§ **TASK DATA**:
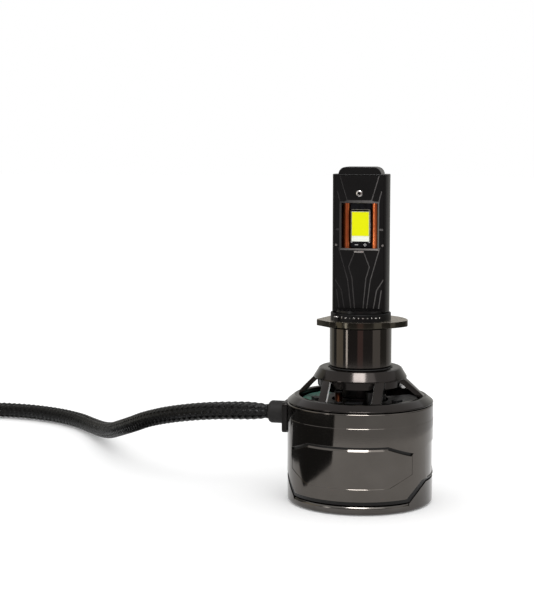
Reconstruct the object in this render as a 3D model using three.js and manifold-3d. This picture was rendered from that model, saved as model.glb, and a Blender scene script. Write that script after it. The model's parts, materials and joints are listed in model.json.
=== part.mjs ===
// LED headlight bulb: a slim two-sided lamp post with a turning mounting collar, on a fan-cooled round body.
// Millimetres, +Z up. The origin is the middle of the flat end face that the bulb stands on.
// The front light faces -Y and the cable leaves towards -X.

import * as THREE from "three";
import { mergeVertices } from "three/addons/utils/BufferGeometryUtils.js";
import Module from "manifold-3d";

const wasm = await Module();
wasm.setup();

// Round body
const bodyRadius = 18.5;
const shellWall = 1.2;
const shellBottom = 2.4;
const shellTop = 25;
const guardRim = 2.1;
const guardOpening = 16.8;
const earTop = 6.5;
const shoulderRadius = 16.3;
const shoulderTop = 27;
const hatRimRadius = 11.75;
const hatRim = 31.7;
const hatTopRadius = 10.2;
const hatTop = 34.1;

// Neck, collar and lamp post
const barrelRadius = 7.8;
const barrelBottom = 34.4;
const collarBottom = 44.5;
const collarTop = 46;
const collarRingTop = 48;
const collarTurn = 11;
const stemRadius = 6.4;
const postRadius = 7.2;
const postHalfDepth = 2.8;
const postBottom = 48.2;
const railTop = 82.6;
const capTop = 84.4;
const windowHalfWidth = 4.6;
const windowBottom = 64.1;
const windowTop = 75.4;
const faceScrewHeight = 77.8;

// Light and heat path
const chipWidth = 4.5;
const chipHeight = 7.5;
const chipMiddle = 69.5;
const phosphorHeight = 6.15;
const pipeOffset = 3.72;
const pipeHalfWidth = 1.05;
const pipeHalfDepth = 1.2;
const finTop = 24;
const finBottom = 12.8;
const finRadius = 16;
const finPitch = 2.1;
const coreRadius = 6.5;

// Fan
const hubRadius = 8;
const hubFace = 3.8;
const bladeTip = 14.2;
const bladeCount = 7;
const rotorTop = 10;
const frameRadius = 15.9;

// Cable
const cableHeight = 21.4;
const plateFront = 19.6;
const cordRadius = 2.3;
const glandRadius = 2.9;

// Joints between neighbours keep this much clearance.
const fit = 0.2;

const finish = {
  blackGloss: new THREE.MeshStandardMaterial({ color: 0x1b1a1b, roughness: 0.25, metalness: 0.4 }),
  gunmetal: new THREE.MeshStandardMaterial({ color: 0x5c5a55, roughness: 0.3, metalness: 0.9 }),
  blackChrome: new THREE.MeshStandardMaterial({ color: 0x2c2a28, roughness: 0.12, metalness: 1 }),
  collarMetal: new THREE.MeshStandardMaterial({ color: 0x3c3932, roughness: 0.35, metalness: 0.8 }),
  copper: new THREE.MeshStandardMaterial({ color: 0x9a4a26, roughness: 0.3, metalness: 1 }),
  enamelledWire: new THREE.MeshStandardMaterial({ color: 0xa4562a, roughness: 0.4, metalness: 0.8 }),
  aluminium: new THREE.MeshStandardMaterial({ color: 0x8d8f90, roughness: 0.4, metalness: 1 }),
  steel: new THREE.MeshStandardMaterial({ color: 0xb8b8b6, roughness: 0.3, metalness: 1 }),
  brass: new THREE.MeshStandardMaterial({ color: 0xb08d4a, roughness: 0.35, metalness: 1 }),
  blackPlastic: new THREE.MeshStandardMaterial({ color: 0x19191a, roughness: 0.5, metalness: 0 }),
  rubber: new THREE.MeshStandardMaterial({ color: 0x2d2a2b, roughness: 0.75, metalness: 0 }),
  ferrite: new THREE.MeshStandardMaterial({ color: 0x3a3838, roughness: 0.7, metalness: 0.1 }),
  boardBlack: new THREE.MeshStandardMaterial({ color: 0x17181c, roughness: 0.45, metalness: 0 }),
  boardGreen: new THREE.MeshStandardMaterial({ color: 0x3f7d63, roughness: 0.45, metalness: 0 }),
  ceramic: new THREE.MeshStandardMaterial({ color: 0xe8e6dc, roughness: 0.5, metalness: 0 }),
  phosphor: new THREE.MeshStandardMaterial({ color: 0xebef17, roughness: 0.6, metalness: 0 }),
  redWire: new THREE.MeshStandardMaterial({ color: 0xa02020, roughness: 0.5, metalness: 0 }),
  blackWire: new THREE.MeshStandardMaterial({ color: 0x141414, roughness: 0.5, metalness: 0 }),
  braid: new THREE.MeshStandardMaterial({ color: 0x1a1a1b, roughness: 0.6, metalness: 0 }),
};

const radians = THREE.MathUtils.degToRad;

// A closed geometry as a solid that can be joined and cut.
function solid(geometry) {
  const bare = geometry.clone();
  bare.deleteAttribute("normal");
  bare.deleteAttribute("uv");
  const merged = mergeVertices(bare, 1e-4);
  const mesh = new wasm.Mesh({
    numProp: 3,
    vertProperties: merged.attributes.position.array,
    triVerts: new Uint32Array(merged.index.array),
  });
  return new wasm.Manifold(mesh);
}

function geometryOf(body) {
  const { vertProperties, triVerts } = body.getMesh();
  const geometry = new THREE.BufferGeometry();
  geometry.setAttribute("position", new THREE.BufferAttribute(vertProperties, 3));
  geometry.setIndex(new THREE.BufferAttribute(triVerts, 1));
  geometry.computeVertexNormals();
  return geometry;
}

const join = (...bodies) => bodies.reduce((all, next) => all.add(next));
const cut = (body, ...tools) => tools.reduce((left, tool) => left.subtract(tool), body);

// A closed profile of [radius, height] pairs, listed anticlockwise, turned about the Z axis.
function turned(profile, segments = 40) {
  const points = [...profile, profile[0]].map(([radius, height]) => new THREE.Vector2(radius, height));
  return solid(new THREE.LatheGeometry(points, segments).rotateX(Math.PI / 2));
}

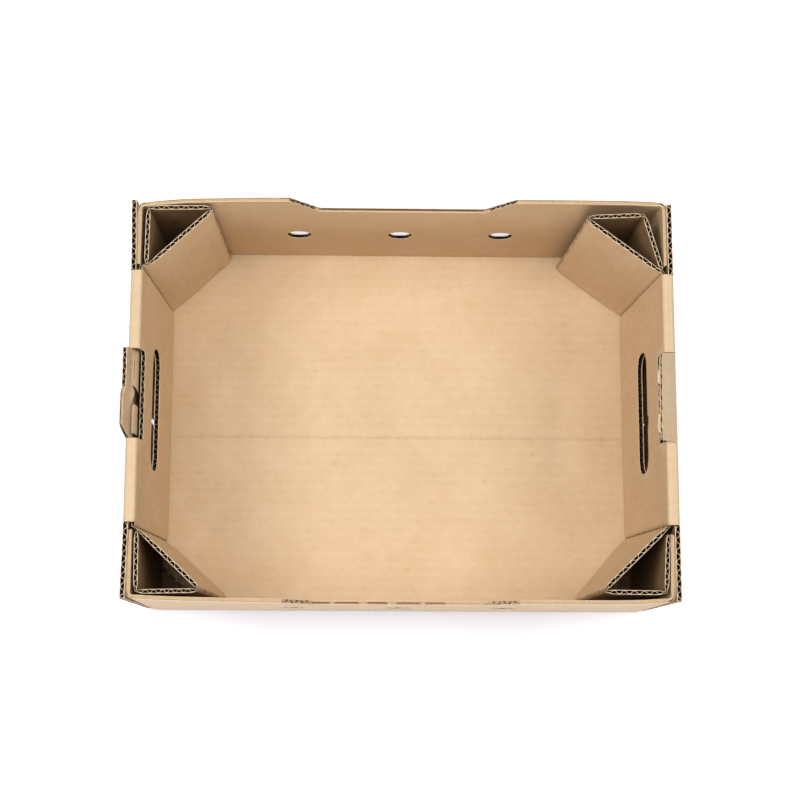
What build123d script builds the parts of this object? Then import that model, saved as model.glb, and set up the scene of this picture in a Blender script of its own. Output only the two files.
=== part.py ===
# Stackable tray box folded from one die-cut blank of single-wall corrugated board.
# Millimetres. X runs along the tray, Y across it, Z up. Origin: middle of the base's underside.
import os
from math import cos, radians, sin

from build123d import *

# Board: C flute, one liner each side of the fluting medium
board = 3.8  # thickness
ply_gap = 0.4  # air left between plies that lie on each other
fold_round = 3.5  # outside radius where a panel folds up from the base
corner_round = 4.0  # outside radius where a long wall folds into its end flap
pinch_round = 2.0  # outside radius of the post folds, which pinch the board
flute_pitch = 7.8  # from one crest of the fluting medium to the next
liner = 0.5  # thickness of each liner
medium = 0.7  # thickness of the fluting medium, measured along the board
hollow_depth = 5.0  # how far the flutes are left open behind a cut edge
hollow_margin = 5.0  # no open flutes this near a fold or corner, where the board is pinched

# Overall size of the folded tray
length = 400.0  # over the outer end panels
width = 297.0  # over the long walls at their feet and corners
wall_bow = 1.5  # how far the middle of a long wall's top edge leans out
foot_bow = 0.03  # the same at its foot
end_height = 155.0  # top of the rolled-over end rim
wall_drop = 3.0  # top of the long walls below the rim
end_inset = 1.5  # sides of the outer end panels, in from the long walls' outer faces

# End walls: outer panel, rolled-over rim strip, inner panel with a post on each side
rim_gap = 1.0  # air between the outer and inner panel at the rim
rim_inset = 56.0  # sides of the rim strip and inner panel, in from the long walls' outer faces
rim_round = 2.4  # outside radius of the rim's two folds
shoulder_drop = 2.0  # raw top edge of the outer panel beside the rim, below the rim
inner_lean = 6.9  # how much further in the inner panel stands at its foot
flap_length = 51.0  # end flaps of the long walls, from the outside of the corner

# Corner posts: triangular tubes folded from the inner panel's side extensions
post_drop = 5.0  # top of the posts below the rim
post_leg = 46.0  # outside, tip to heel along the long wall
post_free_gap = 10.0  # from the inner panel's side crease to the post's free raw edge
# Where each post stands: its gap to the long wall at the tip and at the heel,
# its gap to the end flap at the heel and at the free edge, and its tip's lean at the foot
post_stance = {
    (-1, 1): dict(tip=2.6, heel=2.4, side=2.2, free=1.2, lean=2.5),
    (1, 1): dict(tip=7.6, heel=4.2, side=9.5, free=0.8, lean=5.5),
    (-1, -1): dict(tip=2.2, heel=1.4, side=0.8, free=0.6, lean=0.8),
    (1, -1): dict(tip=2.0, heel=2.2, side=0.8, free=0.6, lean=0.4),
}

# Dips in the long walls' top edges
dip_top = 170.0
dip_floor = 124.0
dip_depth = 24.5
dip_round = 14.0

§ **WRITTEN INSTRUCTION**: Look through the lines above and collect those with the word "listed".

§ **FULL OUTPUT**:
Reconstruct the object in this render as a 3D model using three.js and manifold-3d. This picture was rendered from that model, saved as model.glb, and a Blender scene script. Write that script after it. The model's parts, materials and joints are listed in model.json.
// A closed profile of [radius, height] pairs, listed anticlockwise, turned about the Z axis.